If you hang out in the AI/LLM sphere for a while, you’ll inevitably stumble on the token gap. AI providers like Anthropic, Google, OpenAI, et al., are selling you tokens at a significant loss. This is, of course, nothing new. Amazon was famously accused of new math when they perpetually lost hundreds of millions of dollars a year before they didn’t. Uber was significantly cheaper than a taxi until they weren’t. There’s a general sense that the same pattern will play out with AI, and costs will skyrocket when one of the competitors “wins”. So there’s a big push for local models amongst power users. If you have the time, money, and an electrician, you can get close to Sonnet 4.5 quality with a home rig.
I think history will repeat, but a different branch of history than some are predicting. Let’s start with Google and Gemini. After getting caught flat-footed, Google has quickly closed the gap with their Gemini 3 models. We can debate where they fall comparatively to frontier models from OpenAI and Anthropic, but they weren’t even part of the conversation last year. So much so that Apple has selected Google’s AI as the basis of Apple’s Foundation Models. Google and Apple can subsidize the token deficit effectively indefinitely by amortizing the costs across their customer base. Take Apple One, Apple’s “everything” subscription. I pay $40 a month for it. I don’t use $40 a month worth of the service, but it would cost me more than $40 a month for the services I do regularly use, and I get the benefit of easily dipping in and out of the other offerings. It’s like insurance; the user base all pays in, and heavy users subsidize lighter users.

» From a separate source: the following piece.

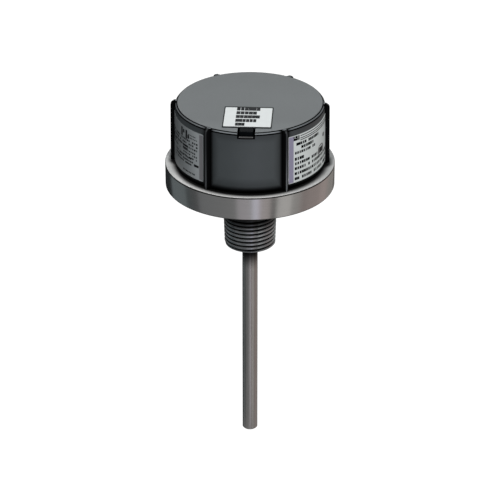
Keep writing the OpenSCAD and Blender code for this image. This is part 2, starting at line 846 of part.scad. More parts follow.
// A label bent round the drafted wall, between two ribs
module rating_label(middle) {
    low = flange_h + side_label_rise;
    high = low + side_label_h;
    rotate([0, 0, middle - side_label_arc / 2]) rotate_extrude(angle = side_label_arc) polygon([
        [wall_r(low), low], [wall_r(low) + label_t, low],
        [wall_r(high) + label_t, high], [wall_r(high), high]]);
}

module rating_label_left() {
    color("gray") rating_label(front - rib_step);
}

module rating_label_right() {
    color("lightgray") rating_label(front + rib_step);
}

process_fitting();
gland_nut();
probe_insulator();
insulator_seal();
rod_seal();
probe_rod();
clamp_washer();
spring_washer();
probe_nut();
probe_contact();
cover_seal();
board_standoffs();
circuit_board();
board_screws();
battery_tray();
battery_terminals();
battery_cell();
radio_module();
antenna();
microcontroller();
crystal();
storage_capacitor();
service_plug();
reed_board();
reed_switch();
cover();
magnet();
instruction_label();
rating_label_left();
rating_label_right();
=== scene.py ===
"""Level transmitter: fine shapes and finishes around its packed solids, laid out as an add-on.

Metres, +Z up, in the frame of the packed model. The thread axis is Z, the flange's underside is
at z = 0, and the front, where the magnet sits in the cover's rim, faces -Y.
"""

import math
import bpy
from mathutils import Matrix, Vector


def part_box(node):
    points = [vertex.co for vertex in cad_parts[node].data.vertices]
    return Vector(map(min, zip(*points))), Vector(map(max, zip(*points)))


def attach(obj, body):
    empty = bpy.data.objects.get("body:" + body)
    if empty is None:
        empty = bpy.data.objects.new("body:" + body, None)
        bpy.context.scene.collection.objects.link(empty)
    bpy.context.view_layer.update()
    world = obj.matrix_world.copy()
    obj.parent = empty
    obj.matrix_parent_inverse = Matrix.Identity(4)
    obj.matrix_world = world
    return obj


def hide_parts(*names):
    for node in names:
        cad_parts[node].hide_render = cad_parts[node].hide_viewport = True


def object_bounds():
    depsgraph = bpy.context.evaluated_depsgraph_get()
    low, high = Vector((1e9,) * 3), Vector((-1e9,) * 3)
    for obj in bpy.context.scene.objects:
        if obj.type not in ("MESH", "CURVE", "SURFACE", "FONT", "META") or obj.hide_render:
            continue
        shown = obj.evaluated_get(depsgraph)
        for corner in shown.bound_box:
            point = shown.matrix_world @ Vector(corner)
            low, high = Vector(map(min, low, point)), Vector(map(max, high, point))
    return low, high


bl_info = {
    "name": "Level Transmitter",
    "version": (1, 0, 0),
    "blender": (4, 5, 0),
    "location": "3D View > Sidebar > Transmitter",
    "description": "Builds a screw-in level transmitter around its packed solids",
    "category": "Add Mesh",
}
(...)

OpenAI and Anthropic can’t indefinitely lose money every quarter, and unlike the examples of Amazon and Uber, the landscape is different this time around. Amazon didn’t have a Google to compete against. Google, Apple, and Microsoft can also amortize the cost across additional revenue streams. They don’t have to win; they just have to wait.
So to me, the future looks a lot like the present. Certain technically inclined folks will take the time and effort to set up local LLM machines, just like they have with Linux. They will have far more flexibility, far fewer constraints and it will be cheaper. Most people, including most other technically inclined people will be subscribed to Google, Apple and Microsoft with the slim possibility of a fourth competitor emerging.